# Lateral Transfer to Boston PD?



## braxton5

New to mass cops. I am a police officer in a western mass city and I'm looking at transferring out east for family reasons. specifically looking to transfer to boston police department. has anyone on here lateral transferred to boston or another city and can give me some insight on how to get the process started, how long it takes, and how it worked out. 

Thank you


----------



## Johnny Law

I edited your thread title to include Boston Police, so that anyone from that PD would have a greater chance of answering your questions.


----------



## braxton5

thank you


----------



## soxrock75

BPD took the unprecedented step of taking laterlas several years ago. I believe, this was at the same time that they also exhausted the resident list and started sending out cards to non-residents. Not sure they will be taking laterals again............


----------



## Bloodhound

soxrock75 said:


> BPD took the unprecedented step of taking laterlas several years ago. I believe, this was at the same time that they also exhausted the resident list and started sending out cards to non-residents. Not sure they will be taking laterals again............

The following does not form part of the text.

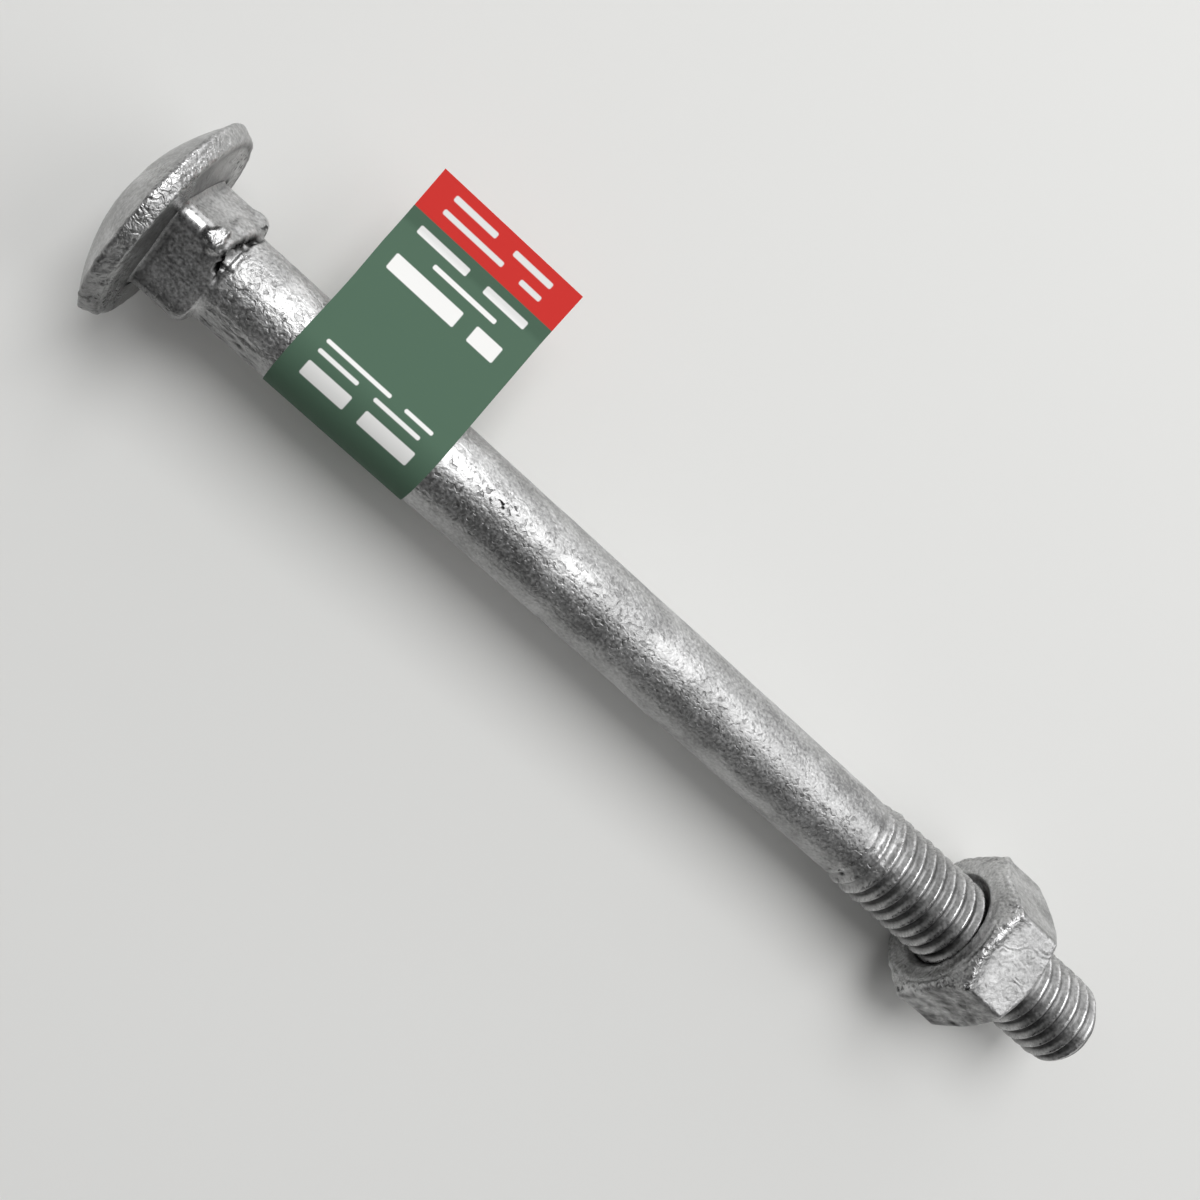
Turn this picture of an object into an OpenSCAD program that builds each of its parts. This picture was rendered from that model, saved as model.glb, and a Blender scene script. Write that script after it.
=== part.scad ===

It was right after Ed Davis took over. I'm sure it was solely a coincidence that several of his boys from Lowell PD lateraled right over.


----------



## militia_man

Look into Revere PD. They were seeking laterals recently. 


Sent from my iPhone using Tapatalk


----------



## officerbob

I do not believe Boston is taking laterals, nor do I believe they plan to in the future.

Here are some quality departments in the area that do take laterals from time to time.

-Quincy
-Watertown
-Waltham
-Salem


----------



## DeltaTango27

soxrock75 said:


> BPD took the unprecedented step of taking laterlas several years ago. I believe, this was at the same time that they also exhausted the resident list and started sending out cards to non-residents. Not sure they will be taking laterals again............


BPD took a bunch around 07 I believe and have not since. (At least not that many) They have since taken laterals here and there but they are very well connected people. Guys I know that were in my BPD academy that went to other dept's have since taken the civil service test again and are hoping for the best since they already went to the BPD academy. I am waiting to see how that works out of them......


----------



## Bloodhound

263FPD said:


> If it were easy to make a lateral to Boston, I would have already done it. That said, we are looking to take laterals right now too. They are looking to hire 7 and are about to pull a list. They would much rather take a transfer and save money on the training process I am sure.


Well you managed to steal away one of my favorite coworkers as your most recent lateral!


----------



## militia_man

woodyd said:


> I know that Cambridge takes laterals at times. They are a big department with lots of specialized unit opportunities.
> Malden has also taken laterals, they have one of the best schedules around


Cambridge has certain requirements that any officer wishing to lateral must meet. They require you to already live within a 15 mile radius before you can even apply for a transfer. I once submitted a resume and letter of intent explaining that I was able to move to the Cambridge area on short notice if hired, and that was still not good enough for them. I think they also require that the community you work for be a certain sized population, which is ridiculous in my opinion because officers from smaller departments do it all and with a whole lot less back up.

What type of schedule does Malden work?

Sent from my iPhone using Tapatalk


----------



## militia_man

That is a great schedule.


Sent from my iPhone using Tapatalk


----------